> DATA PROVIDED:
━━━━━━━━━━━━━━━━━━━━
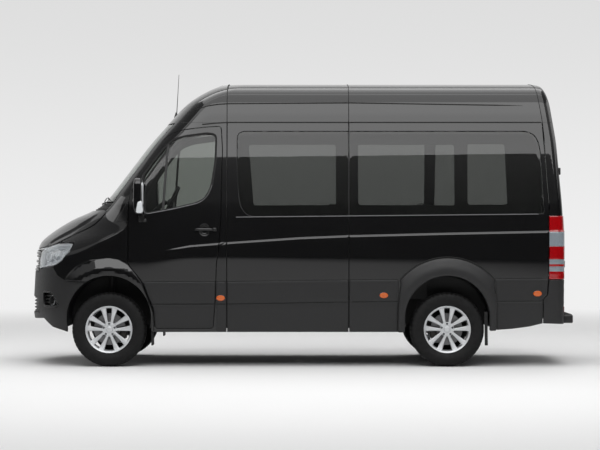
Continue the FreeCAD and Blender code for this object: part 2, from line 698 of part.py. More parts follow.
knuckle = fuse("KnuckleLeft",
    block("KnucklePlate", ("front_axle_x - 50", "0 - track_half + kingpin_inset", "tyre_radius - 110"),
          ("front_axle_x + 50", "0 - track_half + 95", "tyre_radius + 110")),
    rod("KnuckleStub", "y", ("front_axle_x", "0 - track_half - 20", "tyre_radius"), "stub_radius", "90"))
keep("knuckle_left", knuckle)
keep("knuckle_right", mirrored("KnuckleRight", knuckle))

keep("front_suspension", fuse("FrontSuspension",
    block("Crossmember", ("front_axle_x - 60", "-430", "tyre_radius - 150"),
          ("front_axle_x + 60", "430", "tyre_radius - 80")),
    block("ArmLeft", ("front_axle_x - 35", "0 - track_half + kingpin_inset", "tyre_radius - 150"),
          ("front_axle_x + 35", "-420", "tyre_radius - 115")),
    block("ArmRight", ("front_axle_x - 35", "420", "tyre_radius - 150"),
          ("front_axle_x + 35", "track_half - kingpin_inset", "tyre_radius - 115")),
    rod("StrutLeft", "z", ("front_axle_x", "-600", "tyre_radius - 130"), "28",
        "arch_top - tyre_radius + 128"),
    rod("StrutRight", "z", ("front_axle_x", "600", "tyre_radius - 130"), "28",
        "arch_top - tyre_radius + 128")))

rails = []
for side, low, high in (("Left", "0 - rail_half - 35", "0 - rail_half + 35"),
                        ("Right", "rail_half - 35", "rail_half + 35")):
    rails.append(block("Rail" + side, ("nose_x + 160", low, "rail_foot"),
                       ("tail_x - 70", high, "floor_height - floor_thickness")))
for n, place in enumerate(("nose_x + 160", "front_axle_x + 500", "front_axle_x + 1500", "rear_axle_x - 600",
                           "rear_axle_x + 500", "tail_x - 130")):
    rails.append(block("Cross%d" % n, (place, "0 - rail_half", "rail_foot + 60"),
                       (place + " + 60", "rail_half", "floor_height - floor_thickness")))
keep("chassis_frame", fuse("ChassisFrame", *rails))

keep("engine", block("Engine", ("front_axle_x - 520", "-280", "rail_foot - 40"),
                     ("front_axle_x + 10", "280", "1080")))

springs = []
for side, y in (("Left", "-600"), ("Right", "600")):
    springs.append(block("Spring" + side, ("rear_axle_x - 600", y + " - 35", "tyre_radius + 45"),
                         ("rear_axle_x + 600", y + " + 35", "tyre_radius + 75")))
    for n, x in enumerate(("rear_axle_x - 600", "rear_axle_x + 560")):
        springs.append(block("Shackle%s%d" % (side, n), (x, y + " - 25", "tyre_radius + 60"),
                             (x + " + 40", y + " + 25", "floor_height - floor_thickness")))
keep("rear_axle", fuse("RearAxle",
    rod("AxleBeam", "y", ("rear_axle_x", "0 - track_half + 60", "tyre_radius"), "48", "2 * track_half - 120"),
    rod("AxleStubs", "y", ("rear_axle_x", "0 - track_half - 20", "tyre_radius"), "stub_radius",
        "2 * track_half + 40"),
    rod("Differential", "y", ("rear_axle_x", "-110", "tyre_radius"), "140", "220"),
    rod("Propshaft", "x", ("front_axle_x + 70", "0", "tyre_radius + 60"), "35", "wheelbase - 180"), *springs))
keep("fuel_tank", block("FuelTank", ("front_axle_x + 1300", "520", "340"),
                        ("front_axle_x + 2200", "820", "floor_height - floor_thickness")))
keep("exhaust", fuse("Exhaust",
    rod("ExhaustPipe", "x", ("front_axle_x + 70", "-270", "rail_foot + 20"), "28",
        "tail_x - front_axle_x - 150"),
    rod("Silencer", "x", ("front_axle_x + 1700", "-270", "rail_foot + 20"), "85", "620")))

# floor and cabin

floorPlate = block("FloorPlate", ("front_axle_x + 430", "0 - " + far, "floor_height - floor_thickness"),
                   ("tail_x + 10", far, "floor_height"))
toeTable = [(440, 600), (430, 640), (230, 880), (30, 960), (30, 1480), (48, 1480), (48, 975), (240, 896),
            (450, 640), (450, 600)]
toeBoard = prism("ToeBoard", "XZ", near("front_axle_x", toeTable), *across)
rearHouseHoles = [
    arch("RearHouseHole" + side, "rear_axle_x", low, high, grow="liner")
    for side, low, high in (("Left", "0 - " + far, "0 - track_half + rear_house_depth / 2 + 45"),
                            ("Right", "track_half - rear_house_depth / 2 - 45", far))]
frontHouseHoles = arch("FrontHouseHole", "front_axle_x", *across, grow="liner")
keep("floor_pan", takeAway("FloorPan", common("FloorStock", inner, fuse("FloorShape", floorPlate, toeBoard)),
                           *rearHouseHoles, frontHouseHoles))

houses = []
for end, axle, depth in (("Rear", "rear_axle_x", "rear_house_depth"),
                         ("Front", "front_axle_x", "front_house_depth")):
    for side, low, high in (("Left", "0 - " + far, "0 - (track_half + 165 - %s)" % depth),
                            ("Right", "track_half + 165 - %s" % depth, far)):
        ring = takeAway("%sLiner%s" % (end, side),
                        arch("%sHouse%s" % (end, side), axle, low, high, grow="liner"),
                        arch("%sHouseInside%s" % (end, side), axle, low, high))
        houses.append(ring)
liners = common("Liners", inner, fuse("LinerRings", *houses),
                block("LinerLevel", ("nose_x", "0 - " + far, "380"), ("tail_x", far, "1000")))
wheelHouses = keep("wheel_houses",
                   takeAway("WheelHouses", liners,
                            block("LinerGapLeft", ("nose_x", "0 - rail_half - 45", "300"),
                                  ("tail_x", "rail_half + 45", "floor_height - floor_thickness"))))

dashTable = [(60, 1130), (60, 1500), (300, 1530), (400, 1440), (360, 1130)]
keep("dashboard", common("Dashboard", inner, prism("DashZone", "XZ", near("front_axle_x", dashTable),
                                                   "0 - dash_half", "dash_half")))

wheelBody = doc.addObject("Part::Torus", "SteeringRing")
bind(wheelBody, Radius1="185", Radius2="15")
spokeBar = block("SteeringSpoke", ("-185", "-18", "-8"), ("185", "18", "8"))
column = rod("SteeringColumn", "z", ("0", "0", "-200"), "28", "205")
steering = fuse("SteeringWheel", wheelBody, spokeBar, column)
steering.Placement.Rotation = FreeCAD.Rotation(Vector(0, 1, 0), 65)
bind(steering, Placement__Base__x="front_axle_x + 560", Placement__Base__y="-430", Placement__Base__z="1560")
keep("steering_wheel", takeAway("SteeringTrimmed", steering, nodes[-1][1]))

frames = []
cushions = []
# row, front of its cushions, seat centres across; the middle row stands between its neighbours
rowOne, rowThree = "(front_axle_x + first_row_back)", "(tail_x - last_row_ahead)"
seatRows = [("Cab", "front_axle_x + cab_row_back", (-430, 330)), ("One", rowOne, (-560, 0)),
            ("Two", "(%s + %s) / 2 - middle_row_lead" % (rowOne, rowThree), (-560, 0)),
            ("Three", rowThree, (-560, 0, 560))]
for name, x, centres in seatRows:
    for n, y in enumerate(centres):
        tag = "%s%d" % (name, n)
        frames.append(block("SeatFrame" + tag, (x + " + 40", "%d - 110" % y, "floor_height"),
                            (x + " + 420", "%d + 110" % y, "seat_height - 120")))
        cushions.append(block("SeatPad" + tag, (x, "%d - 235" % y, "seat_height - 120"),
                              (x + " + 480", "%d + 235" % y, "seat_height")))
        cushions.append(block("SeatBack" + tag, (x + " + 485", "%d - 230" % y, "seat_height - 60"),
                              (x + " + 595", "%d + 230" % y, "seat_height + 520")))
keep("seat_frames", fuse("SeatFrames", *frames))
keep("seat_cushions", fuse("SeatCushions", *cushions))

# small outside pieces

flaps = [
    block("Flap" + tag, (x, low, "205"), (x + " + 8", high, "flap_head"))
    for tag, x, low, high in (
        ("FrontLeft", "front_axle_x + arch_half + 4", "0 - track_half - 110", "0 - track_half + 110"),
        ("FrontRight", "front_axle_x + arch_half + 4", "track_half - 110", "track_half + 110"),
        ("RearLeft", "rear_axle_x + arch_half - 12", "0 - track_half - 110", "0 - track_half + 110"),
        ("RearRight", "rear_axle_x + arch_half - 12", "track_half - 110", "track_half + 110"))]
keep("mudflaps", takeAway("Mudflaps", fuse("FlapStock", *flaps), shell, wheelHouses))

blades = []
for n, (low, high, yaw) in enumerate((("-700", 620, 5), ("20", 600, -5))):
    blade = doc.addObject("Part::Box", "Blade%d" % n)
    bind(blade, Length="14", Width=str(high), Height="26")
    blade.Placement.Rotation = FreeCAD.Rotation(0, -50, 0)
    bind(blade, Placement__Base__x="nose_x + screen_nose + 55", Placement__Base__y=low,
         Placement__Base__z="screen_height + 110")
    blades.append(blade)
keep("wipers", takeAway("Wipers", fuse("WiperBlades", *blades), outer))

base = doc.addObject("Part::Cone", "AntennaBase")
bind(base, Radius1="22", Radius2="10", Height="60", Placement__Base__x="antenna_x",
     Placement__Base__z="antenna_height - 10")
whip = doc.addObject("Part::Cylinder", "AntennaWhip")
whip.Placement.Rotation = FreeCAD.Rotation(Vector(0, 1, 0), 4)
bind(whip, Radius="3", Height="390", Placement__Base__x="antenna_x", Placement__Base__z="antenna_height + 45")
keep("antenna", takeAway("Antenna", fuse("AntennaShape", base, whip), outer))

# checks and files

doc.recompute()
for thing in doc.Objects:
    if "Invalid" in thing.State or "Error" in thing.State:
        raise RuntimeError("%s failed: %s" % (thing.Label, thing.State))
os.makedirs("parts", exist_ok=True)
for label, thing in nodes:
    if thing.Shape.isNull() or not thing.Shape.isValid() or not thing.Shape.Solids:
        raise RuntimeError("%s has no sound solid" % label)
for label, thing in nodes:
    thing.Shape.exportStep("parts/%s.step" % label)
    box = thing.Shape.BoundBox
    print("%-18s %2d solids  x %7.0f %7.0f  y %7.0f %7.0f  z %7.0f %7.0f" % (
        label, len(thing.Shape.Solids), box.XMin, box.XMax, box.YMin, box.YMax, box.ZMin, box.ZMax))
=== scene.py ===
import math

import bmesh
import bpy
import numpy as np
from mathutils import Matrix, Vector
from mathutils.geometry import delaunay_2d_cdt


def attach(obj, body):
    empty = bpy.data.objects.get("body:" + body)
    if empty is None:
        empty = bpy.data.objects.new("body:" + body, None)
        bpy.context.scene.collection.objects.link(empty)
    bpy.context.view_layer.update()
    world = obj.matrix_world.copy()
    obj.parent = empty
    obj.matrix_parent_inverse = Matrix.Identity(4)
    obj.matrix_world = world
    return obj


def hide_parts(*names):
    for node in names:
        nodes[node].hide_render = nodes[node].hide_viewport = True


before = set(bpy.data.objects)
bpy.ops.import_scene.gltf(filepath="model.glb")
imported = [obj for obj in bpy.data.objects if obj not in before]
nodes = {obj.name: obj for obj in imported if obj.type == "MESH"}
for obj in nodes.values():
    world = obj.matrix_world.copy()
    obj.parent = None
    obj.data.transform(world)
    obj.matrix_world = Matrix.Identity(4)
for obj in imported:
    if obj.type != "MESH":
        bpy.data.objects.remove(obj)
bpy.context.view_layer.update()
print("stage: frame loaded")


# colours and materials

def hexColour(text):
    # sRGB hex to linear: each part is ((c + 0.055) / 1.055) ^ 2.4, or c / 12.92 where it is dark
    parts = [int(text[i:i + 2], 16) / 255 for i in (0, 2, 4)]
    return tuple(c / 12.92 if c <= 0.04045 else ((c + 0.055) / 1.055) ** 2.4 for c in parts) + (1.0,)


def addNode(tree, kind, options=None, values=None, links=None):
    # one node with its own settings, its socket values and what feeds its sockets
    node = tree.nodes.new(kind)
    for key, value in (options or {}).items():
        setattr(node, key, value)
    for key, value in (values or {}).items():
        node.inputs[key].default_value = value
    for key, socket in (links or {}).items():
        tree.links.new(socket, node.inputs[key])
    return node


def makeMaterial(name, tones, grain, roughness, relief=0.0, shader=None):
    # two hex tones mixed by a noise of the grain size in mm, roughness between two values by a
    # noise eight grains wide, and bumps of the relief height in mm
    material = bpy.data.materials.new(name)
    material.use_nodes = True
    tree = material.node_tree
    body = tree.nodes["Principled BSDF"]
    place = addNode(tree, "ShaderNodeTexCoord").outputs["Object"]
    place = addNode(tree, "ShaderNodeMapping", values={"Scale": (1, 1, 1)},
                    links={"Vector": place}).outputs[0]
    fine = addNode(tree, "ShaderNodeTexNoise", values={"Scale": 1000 / grain, "Detail": 3.0},
                   links={"Vector": place})
    broad = addNode(tree, "ShaderNodeTexNoise", values={"Scale": 125 / grain, "Detail": 2.0},
                    links={"Vector": place})
    mix = addNode(tree, "ShaderNodeMix", {"data_type": "RGBA"}, links={"Factor": fine.outputs["Fac"]})
    mix.inputs["A"].default_value, mix.inputs["B"].default_value = hexColour(tones[0]), hexColour(tones[1])
    tree.links.new(mix.outputs["Result"], body.inputs["Base Color"])
    span = addNode(tree, "ShaderNodeMapRange", values={"From Min": 0.3, "From Max": 0.7,
                                                       "To Min": roughness[0],
                   "To Max": roughness[1]}, links={"Value": broad.outputs["Fac"]})
    tree.links.new(span.outputs["Result"], body.inputs["Roughness"])
    if relief:
        bump = addNode(tree, "ShaderNodeBump", values={"Strength": 1.0, "Distance": relief / 1000},
                       links={"Height": fine.outputs["Fac"]})
        tree.links.new(bump.outputs["Normal"], body.inputs["Normal"])
    for key, value in (shader or {}).items():
        body.inputs[key].default_value = value
    return material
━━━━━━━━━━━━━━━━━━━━
> TASK:
Begin with the line that has "obj.parent = None" in the listing above and end after the line that has "return tuple(c /"; output those lines exactly.

> SOLVED EXERCISE:
    obj.parent = None
    obj.data.transform(world)
    obj.matrix_world = Matrix.Identity(4)
for obj in imported:
    if obj.type != "MESH":
        bpy.data.objects.remove(obj)
bpy.context.view_layer.update()
print("stage: frame loaded")


# colours and materials

def hexColour(text):
    # sRGB hex to linear: each part is ((c + 0.055) / 1.055) ^ 2.4, or c / 12.92 where it is dark
    parts = [int(text[i:i + 2], 16) / 255 for i in (0, 2, 4)]
    return tuple(c / 12.92 if c <= 0.04045 else ((c + 0.055) / 1.055) ** 2.4 for c in parts) + (1.0,)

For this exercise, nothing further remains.